Klimt had transformed traditional allegory and symbolism into a new language which was more overtly sexual. The public outcry came from all quarters—political, aesthetic, and religious. As a result, they were not displayed on the ceiling of the Great Hall. This would be the last public commission accepted by the artist. All three paintings were destroyed by retreating SS forces in May 1945”.

His Nuda Veritas (1899) was a further attempt to shake up the establishment. The completely  naked and very life like red-headed woman holds a mirror, while above it is a quotation by Schiller in stylized lettering, "If you cannot please everyone with your deeds and your art, please a few. To please many is bad."

 In 1904, he collaborated with other artists on the lavish Palais Stoclet, the home of a wealthy Belgian industrialist, which was one of the grandest monuments of the Art Nouveau age. Klimt's contributions to the dining room, including both Fulfillment and Expectation, were some of his finest decorative work, and as he publicly stated, "probably the ultimate stage of my development of ornament."  The work is hugely symbolic – trees of life, cones, full of symbolism.

Klimt's "Beethoven Frieze" (in Vienna's Secession Hall) - 1902
 

Between 1907 and 1909, Klimt painted five canvases of society women wrapped in fur.

As he worked and relaxed in his home, Klimt normally wore sandals and a long robe with no undergarments. “His simple life was somewhat cloistered, devoted to his art and family and little else “.  And his models of course.  As Wikipedia says “His painting method was very deliberate and painstaking at times and he required lengthy sittings by his subjects.

Mmmm quite.

Klimt once wrote "I have never painted a self-portrait.
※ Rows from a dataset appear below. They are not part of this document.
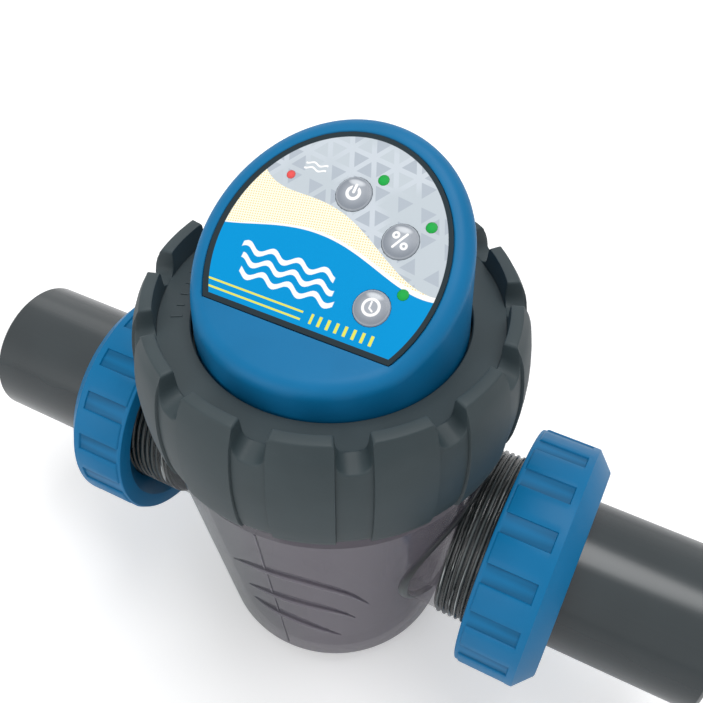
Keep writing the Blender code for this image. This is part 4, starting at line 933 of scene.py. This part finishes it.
def keypadFinish():
    look = keypadLook
    finish = Finish("keypad_print", specular_IOR_level=0.08)
    x, y, z = finish.parts(finish.place())
    x = x * 1000
    up = (y - panelY) * (1000 * math.cos(panelSlope)) + (z - panelZ) * (1000 * math.sin(panelSlope))
    low = curveThrough(finish, x, [(-41.4, 0.7), (-13.2, 7.2), (7.8, 5.4), (28.7, -1.2), (41.2, -2.2)])
    high = curveThrough(finish, x, [(-36.0, 25.6), (-20.0, 19.6), (-4.8, 18.4), (9.4, 12.8), (24.5, 4.1), (40.5, -0.6)])
    inBlue = (low - up).step(-0.08, 0.08)
    inGrey = (up - high).step(-0.08, 0.08)
    # cream field with rows of fine dots
    dotX = (x + up * 0.18) % 0.95 - 0.475
    dotU = (up - x * 0.18) % 0.95 - 0.475
    dots = (dotX * dotX + dotU * dotU) < 0.055
    cream = finish.mix(dots, look["cream"], look["dot"])
    # grey field with a lattice of triangles between pale bands
    turn = math.radians(look["gridTurn"])
    height = look["gridSide"] * math.sqrt(0.75)
    across = (x * math.cos(turn) + up * math.sin(turn)) / height
    rise = (up * math.cos(turn) - x * math.sin(turn)) / height
    families = [across, across * 0.5 + rise * math.sqrt(0.75), across * 0.5 - rise * math.sqrt(0.75) + 40.0]
    shares = [family % 1 for family in families]
    cells = [family - share for family, share in zip(families, shares)]
    near = [0.5 - abs(share - 0.5) for share in shares]
    inside = near[0].smaller(near[1]).smaller(near[2]).step(look["band"] - 0.012, look["band"] + 0.012)
    spot = finish.node("CombineXYZ", None, dict(enumerate(cells)))
    pick = finish.node("TexWhiteNoise", {"noise_dimensions": "3D"}, {"Vector": spot})
    patch = finish.noise(42.0, 1.0).step(0.40, 0.56)
    grey = finish.mix((1 - inside) * patch, look["grey"], look["greyPale"])
    grey = finish.mix(inside * (pick < 0.62), grey, look["greyDark"])
    field = finish.mix(inBlue, finish.mix(inGrey, cream, grey), look["blue"])
    # white line that widens to the right along the edge of the blue field
    width = 0.3 + (x + 42).larger(0) * 0.018
    line = (up - low).step(-0.08, 0.08) * (low + width - up).step(-0.08, 0.08)
    field = finish.mix(line, field, look["white"])
    # three short waves in the blue field
    waves = None
    for shift in (0.0, -4.6, -9.2):
        wave = finish.node("Math", {"operation": "SINE"}, {0: x * 0.62 + 0.4})
        gap = abs(up + 5.0 - shift - wave * 1.3)
        reach = abs(x + 12.0 + shift * 0.35).step(18.6, 18.2)
        band = gap.step(1.10, 0.88) * reach
        waves = band if waves is None else waves.larger(band)
    field = finish.mix(waves, field, look["white"])
    # yellow lines along the bottom, and a row of ticks beside them
    stripes = (abs(up + 20.1).step(0.42, 0.30)).larger(abs(up + 22.8).step(0.42, 0.30)) * (x < 1.0)
    ticks = abs((x + 0.2) % 3.2 - 1.6).step(0.62, 0.50) * abs(up + 21.4).step(1.9, 1.75)
    ticks = ticks * (x > 4.2) * (x < 29.6)
    field = finish.mix(stripes.larger(ticks), field, look["stripe"])
    # small wave beside the red light
    sign = finish.node("Math", {"operation": "SINE"}, {0: x * 1.25})
    signs = abs(up - 29.6 - sign * 0.45).step(0.42, 0.30).larger(abs(up - 31.6 - sign * 0.45).step(0.42, 0.30))
    field = finish.mix(signs * abs(x + 17.6).step(4.3, 4.1), field, look["white"])
    # dark border
    insetX = look["acrossHalf"] - look["borderWidth"]
    insetU = look["alongHalf"] - look["borderWidth"]
    aside = (x - look["shift"]) / insetX
    out = aside * aside + (up / insetU) * (up / insetU)
    border = out.step(0.996, 1.004)
    border = border.larger((up - look["chord"]).step(look["borderWidth"] + 0.1, look["borderWidth"] - 0.1))
    field = finish.mix(border, field, look["border"])
    grain = finish.noise(1800.0, 2.0)
    finish.set(base_color=field, roughness=0.42 + grain * 0.1)
    finish.set(normal=finish.bump(border, 0.00006, 0.5, finish.bump(grain, 0.00001, 0.5)))
    return finish


def keyFinish(name, symbol):
    # domed key under clear film, with a white symbol, painted shade towards its rim, a paler band at the very rim and a
    # painted highlight near its top
    finish = Finish(name, specular_IOR_level=0.5)
    x, y, z = finish.parts(finish.place())
    x, y = x * 1000, y * 1000
    out = (x * x + y * y) ** 0.5
    # painted shade: the dome darkens from its middle towards the rim
    body = finish.mix(out.step(1.5, 5.8), rgb(166, 172, 181), rgb(132, 139, 149))
    # painted highlight near the top of the dome
    glint = ((x + 0.3) * (x + 0.3) * 0.16 + (y - 4.0) * (y - 4.0)).step(2.2, 0.1)
    body = finish.mix(glint, body, rgb(206, 211, 217))
    body = finish.mix(out.step(5.75, 6.1), body, rgb(158, 164, 172))
    finish.set(base_color=finish.mix(symbol(finish, x, y, out), body, rgb(250, 250, 250)))
    finish.set(roughness=0.28 + finish.noise(900.0) * 0.1, normal=finish.bump(finish.noise(1500.0), 0.00001, 0.4))
    return finish


def strokeTo(x, y, start, end, half):
    # a straight stroke between two points
    run, rise = end[0] - start[0], end[1] - start[1]
    share = ((x - start[0]) * run + (y - start[1]) * rise) / (run * run + rise * rise)
    share = share.larger(0).smaller(1)
    offX, offY = x - start[0] - share * run, y - start[1] - share * rise
    return ((offX * offX + offY * offY) ** 0.5).step(half + 0.07, half - 0.07)


def powerSign(finish, x, y, out):
    ring = abs(out - 2.2).step(0.66, 0.50)
    gap = (y > 0.6) * (abs(x) < 1.1)
    return (ring * (1 - gap)).larger(strokeTo(x, y, (0, 0.3), (0, 3.1), 0.52))


def shareSign(finish, x, y, out):
    marks = strokeTo(x, y, (-1.6, -2.8), (1.6, 2.8), 0.44)
    for side in (-1, 1):
        offX, offY = x - side * 2.0, y + side * 1.5
        ring = abs((offX * offX + offY * offY) ** 0.5 - 0.95).step(0.50, 0.36)
        marks = marks.larger(ring)
    return marks


def clockSign(finish, x, y, out):
    ring = abs(out - 2.8).step(0.56, 0.42)
    hands = strokeTo(x, y, (-0.4, 1.8), (-0.4, -0.5), 0.32).larger(strokeTo(x, y, (-0.4, -0.5), (0.9, -1.3), 0.32))
    return ring.larger(hands)


def dome(radius, rise, low, steps, flange=0.0, flangeTop=0.0, flangeLow=0.0):
    profile = [(radius * 0.45, low)] if flange else [(radius, low)]
    if flange:
        profile += [(radius * 0.45, flangeLow), (radius + flange, flangeLow)]
        profile += [(radius + flange, flangeTop), (radius, flangeTop)]
    edge = min(0.0004, rise * 0.4)
    profile += [(radius, -edge), (radius - edge * 0.3, edge * 0.5)]
    for step in range(1, 9):
        bend = math.pi / 2 * step / 9
        height = edge * 0.5 + (rise - edge * 0.5) * math.sin(bend)
        profile.append(((radius - edge * 0.3) * math.cos(bend) ** 0.8, height))
    profile.append((radius * 0.02, rise))
    return turned(profile, steps, closed=False)


keySize = {"radius": 0.00655, "rise": 0.0012, "flange": 0.0013, "flangeTop": -0.0010, "flangeLow": -0.0019,
           "low": -0.0050}
keys = {
    "power_button": ((-0.0002, 0.0251), powerSign),
    "output_button": ((0.0223, 0.0140), shareSign),
    "timer_button": ((0.0225, -0.0109), clockSign),
}
for name, (spot, symbol) in keys.items():
    size = keySize
    shape = dome(size["radius"], size["rise"], size["low"], 64, size["flange"], size["flangeTop"], size["flangeLow"])
    key = loose(name + "_cap", shape)
    key.matrix_world = panelPlace @ Matrix.Translation((*spot, 0))
    addPiece(key, keyFinish(name.replace("button", "key"), symbol), name, [name])

lamps = {
    "red_lens": ((-0.0252, 0.0251), 0.0014, rgb(222, 84, 82)),
    "green_lens_1": ((0.0077, 0.0332), 0.0018, rgb(24, 160, 66)),
    "green_lens_2": ((0.0303, 0.0221), 0.0018, rgb(24, 160, 66)),
    "green_lens_3": ((0.0306, -0.0031), 0.0018, rgb(24, 160, 66)),
}
for name, (spot, radius, colour) in lamps.items():
    finish = Finish(name + "_tint", specular_IOR_level=0.2)
    x, y, z = finish.parts(finish.place())
    glow = ((x * x + y * y) ** 0.5 / radius).step(1.0, 0.2)
    bright = tuple(min(1, part * 1.15) for part in colour[:3]) + (1.0,)
    finish.set(base_color=finish.mix(glow, colour, bright), roughness=0.35 + glow * 0.05)
    finish.set(normal=finish.bump(finish.noise(3000.0), 0.00001, 0.3))
    lens = loose(name + "_cap", dome(radius + 0.0002, 0.0002, -0.0060, 40))
    lens.matrix_world = panelPlace @ Matrix.Translation((*spot, 0))
    addPiece(lens, finish, "head", [name])
nodes["keypad_panel"].data.materials.clear()
nodes["keypad_panel"].data.materials.append(keypadFinish().material)
print("keypad made")


# solids that stay, with their finish

kept = {
    "ring": (ringFinish, ["cell_cap"]),
    "black": (blackFinish, ["cable_gland", "gland_nut", "gland_lock_nut", "plate_holder", "plate_comb", "power_module",
                            "power_switch", "output_switch", "timer_switch", "left_lead"]),
    "rubber": (rubberFinish, ["cap_seal", "head_seal", "left_union_seal", "right_union_seal", "gland_seal"]),
    "plates": (plateFinish, ["electrode_plate_%d" % (plate + 1) for plate in range(7)]),
    "rods": (postFinish, ["left_post", "right_post"]),
    "steel": (steelFinish, ["left_post_nut", "right_post_nut", "water_sensor"]
              + ["head_screw_%d" % (screw + 1) for screw in range(4)]
              + ["board_screw_%d" % (screw + 1) for screw in range(4)]),
    "board": (copperBoard, ["circuit_board"]),
    "red": (redLead, ["right_lead"]),
}
for finish, names in kept.values():
    for name in names:
        nodes[name].data.materials.clear()
        nodes[name].data.materials.append(finish.material)
print("inner solids finished")


# room, light and camera

roomLook = {"floor": rgb(250, 250, 250), "floorGlow": 0.30, "sky": 0.60, "top": 13.0, "fill": 6.0, "back": 1.0}


def makeFloor():
    mesh = bpy.data.meshes.new("studio_floor")
    steps = 12
    points, faces = [], []
    for row in range(steps + 1):
        for column in range(steps + 1):
            points.append(((column / steps - 0.5) * 12, (row / steps - 0.5) * 12, -0.0002))
    for row in range(steps):
        for column in range(steps):
            first = row * (steps + 1) + column
            faces.append((first, first + 1, first + steps + 2, first + steps + 1))
    mesh.from_pydata(points, [], faces)
    floor = bpy.data.objects.new("studio_floor", mesh)
    bpy.context.scene.collection.objects.link(floor)
    finish = Finish("studio_floor", roughness=0.9, specular_IOR_level=0.1)
    seen = finish.node("LightPath")
    finish.set(base_color=finish.mix(finish.noise(3.0), roomLook["floor"], rgb(247, 247, 248)))
    finish.set(emission_color=(1.0, 1.0, 1.0, 1.0), emission_strength=seen * roomLook["floorGlow"])
    mesh.materials.append(finish.material)


def makeWorld():
    world = bpy.data.worlds.new("studio")
    bpy.context.scene.world = world
    world.use_nodes = True
    tree = world.node_tree
    sky = tree.nodes["Background"]
    path = tree.nodes.new("ShaderNodeLightPath")
    seen = path.outputs["Is Camera Ray"]
    for ray in ("Is Transmission Ray", "Is Glossy Ray"):
        pick = tree.nodes.new("ShaderNodeMath")
        pick.operation = "MAXIMUM"
        tree.links.new(seen, pick.inputs[0])
        tree.links.new(path.outputs[ray], pick.inputs[1])
        seen = pick.outputs[0]
    level = tree.nodes.new("ShaderNodeMapRange")
    tree.links.new(seen, level.inputs["Value"])
    level.inputs["To Min"].default_value = roomLook["sky"]
    level.inputs["To Max"].default_value = 1.0
    tree.links.new(level.outputs[0], sky.inputs["Strength"])
    sky.inputs["Color"].default_value = (1.0, 1.0, 1.0, 1.0)


def addLight(name, spot, aim, size, power):
    light = bpy.data.lights.new(name, "AREA")
    light.shape, light.size, light.size_y, light.energy = "RECTANGLE", size[0], size[1], power
    item = bpy.data.objects.new(name, light)
    item.location = spot
    item.rotation_euler = (Vector(aim) - Vector(spot)).to_track_quat("-Z", "Y").to_euler()
    bpy.context.scene.collection.objects.link(item)


def makeCamera():
    back = Vector((0.30639, -0.60268, 0.73681)).normalized()
    turn = math.radians(26.95)
    right = Vector((math.cos(turn), math.sin(turn), 0.0))
    up = back.cross(right)
    roll = math.radians(0.25)
    level = right * math.cos(roll) + up * math.sin(roll)
    top = up * math.cos(roll) - right * math.sin(roll)
    lens = bpy.data.cameras.new("camera")
    lens.lens, lens.sensor_width, lens.clip_start = 44.43, 36.0, 0.01
    camera = bpy.data.objects.new("camera", lens)
    camera.matrix_world = Matrix((
        (level.x, top.x, back.x, 0.10915), (level.y, top.y, back.y, -0.19883), (level.z, top.z, back.z, 0.41518),
        (0, 0, 0, 1)))
    bpy.context.scene.collection.objects.link(camera)
    bpy.context.scene.camera = camera


makeFloor()
makeWorld()
addLight("top", (0.15, 0.20, 1.75), (0, 0, 0.10), (1.2, 0.8), roomLook["top"])
addLight("fill", (-0.6, -1.5, 0.7), (0, 0, 0.12), (1.2, 1.0), roomLook["fill"])
addLight("back", (-1.0, 1.0, 0.97), (-0.14, 0, 0.09), (0.8, 0.6), roomLook["back"])
makeCamera()
bpy.context.scene.view_settings.view_transform = "Standard"
print("room, light and camera made")
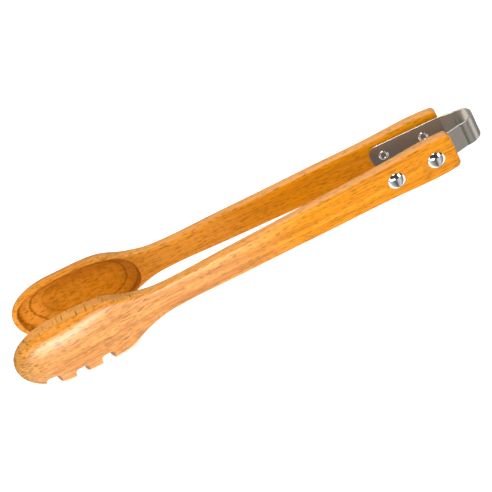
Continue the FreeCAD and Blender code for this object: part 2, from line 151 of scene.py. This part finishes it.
beech = {
    "colours": {
        "amber": (0.78, 0.275, 0.001),          # flat faces of the handles
        "peach": (0.86, 0.368, 0.080),          # spoons
        "innerFace": (0.60, 0.215, 0.000),      # painted shade: the faces between the arms, which look into the gap, are darker
        "edge": (0.97, 0.50, 0.20),             # painted highlight: rounded edges and narrow faces made paler, standing in for the overhead light
        "streakDark": (0.60, 0.175, 0.006),     # broad strips along the grain
        "streakLight": (0.92, 0.40, 0.05),
        "lateWood": (0.46, 0.135, 0.006),       # the line that closes each year's ring
        "fibre": (0.40, 0.130, 0.002),
        "ray": (0.34, 0.120, 0.002),            # short dark flecks
        "endRay": (0.19, 0.075, 0.004),         # the same flecks cut across
        "bowlBrown": (0.64, 0.205, 0.000),      # oil-darkened hollow
        "bowlDark": (0.22, 0.055, 0.000),
        "bowlPale": (0.86, 0.330, 0.050),       # the hollow's end by the tip, cut across the grain
        "cutWall": (0.20, 0.070, 0.012),        # walls of the notches
        "tipBrown": (0.42, 0.205, 0.045),       # end grain at the tip; also the painted shade on the spoon's shoulders
        "sheen": (1.0, 0.60, 0.22),             # the oil's dull reflection
    },
    "noises": {
        # cycles per mm along, into and across the board; detail, roughness; axis that the shift moves
        "drift": (0.012, 0.03, 0.05, 2.0, 0.5, 0),
        "wobble": (0.11, 0.5, 0.5, 3.0, 0.6, 2),
        "fibre": (0.07, 1.2, 1.3, 4.0, 0.66, 0),
        "line": (0.022, 0.9, 1.15, 4.0, 0.62, 0),
        "streak": (0.010, 0.16, 0.24, 3.0, 0.5, 2),
        "mottle": (0.22, 0.5, 0.50, 5.0, 0.72, None),
    },
    "rays": {
        # mm along, into and across the board, with the clear wood round each
        "short": (5.6, 3.0, 1.05), "long": (8.5, 3.5, 1.3), "fine": (4.2, 2.6, 0.75),
        "end": (4.6, 9.0, 1.2), "tick": (1.8, 9.0, 7.0),
    },
    "rayShare": {"short": 0.55, "long": 0.32, "fine": 0.60},       # how many of the cells are dark
    "endRayShare": (0.25, 1.10),                # the same in long grain and in full end grain
    "rayEdge": (0.12, 0.42),                    # dark core and clear rim, in cell radii
    "rayWobble": 0.6,
    "ringSpacing": 2.6,                         # mm between rings, counted outwards from the inner face
    "ringBend": 0.004,                          # how much the rings curve across the width
    "ringDrift": 3.2,                           # mm that a ring wanders along the board
    "ringWobble": 0.5,
    "zones": {
        # mm from the bow's axis over which each change comes in
        "peach": (100.0, 170.0), "ticks": (190.0, 215.0), "notches": (205.0, 215.0), "notchesEnd": (282.5, 284.5),
        "bowlHandleEnd": (211.0, 232.0), "bowlPaleEnd": (262.0, 278.0), "tip": (266.0, 288.0),
        "lowerHalf": (-12.0, 6.0),              # this one is mm up the arm's side
    },
    "turned": {
        # how far the surface looks outwards, or along the arm, over which each change comes in
        "edge": (0.30, 0.92), "endGrain": (0.22, 0.70), "tip": (-0.2, 0.2), "tick": (0.55, 0.88),
        "shadedShoulder": (0.55, 0.92), "inwards": (-0.90, -0.30), "hollow": (-0.10, 0.02), "notch": (0.60, 0.80),
        "coat": (0.84, 0.94),
    },
    "strength": {
        "peach": 0.85, "streakDark": 0.55, "streakLight": 0.35, "lateWood": 0.20, "line": 0.58, "fibre": 0.48,
        "lowerFibre": 0.34, "edge": 0.62, "edgeOnSpoon": 0.22, "innerFace": 0.38, "tipAsEndGrain": 0.80,
        "cutWall": 0.85, "tipBrown": 0.85, "shoulderShade": 0.40, "ray": 0.84, "rayOnEdge": 0.34,
        "fineRay": 0.88, "fineRayOnEdge": 0.28, "endRay": 0.90,
    },
    "coat": {"handle": 0.12, "spoon": 0.97, "tipLoss": 0.75, "roughness": 0.36, "ior": 2.0},
    "roughness": 0.40,
}

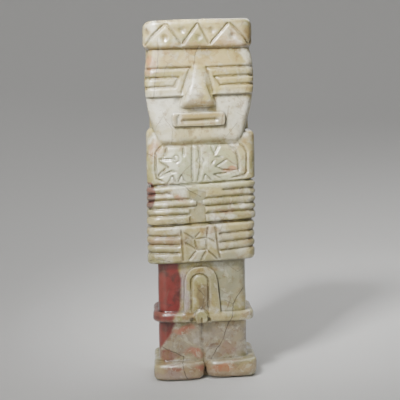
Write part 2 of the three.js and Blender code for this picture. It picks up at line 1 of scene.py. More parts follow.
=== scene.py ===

I am less interested in myself as a subject for a painting than I am in other people, above all women... There is nothing special about me. I am a painter who paints day after day from morning to night... Who ever wants to know something about me... ought to look carefully at my pictures."

In 1915 his mother Anna died. Klimt died three years later in Vienna on February 6, 1918, aged only 56,  having suffered a stroke and pneumonia due to the influenza epidemic of that year.

Klimt's paintings have brought some of the highest prices recorded for individual works of art.  In 2006, the 1907 portrait, Adele Bloch-Bauer I, was purchased for the Neue Galerie New York by Ronald Lauder for a reported US $135 million.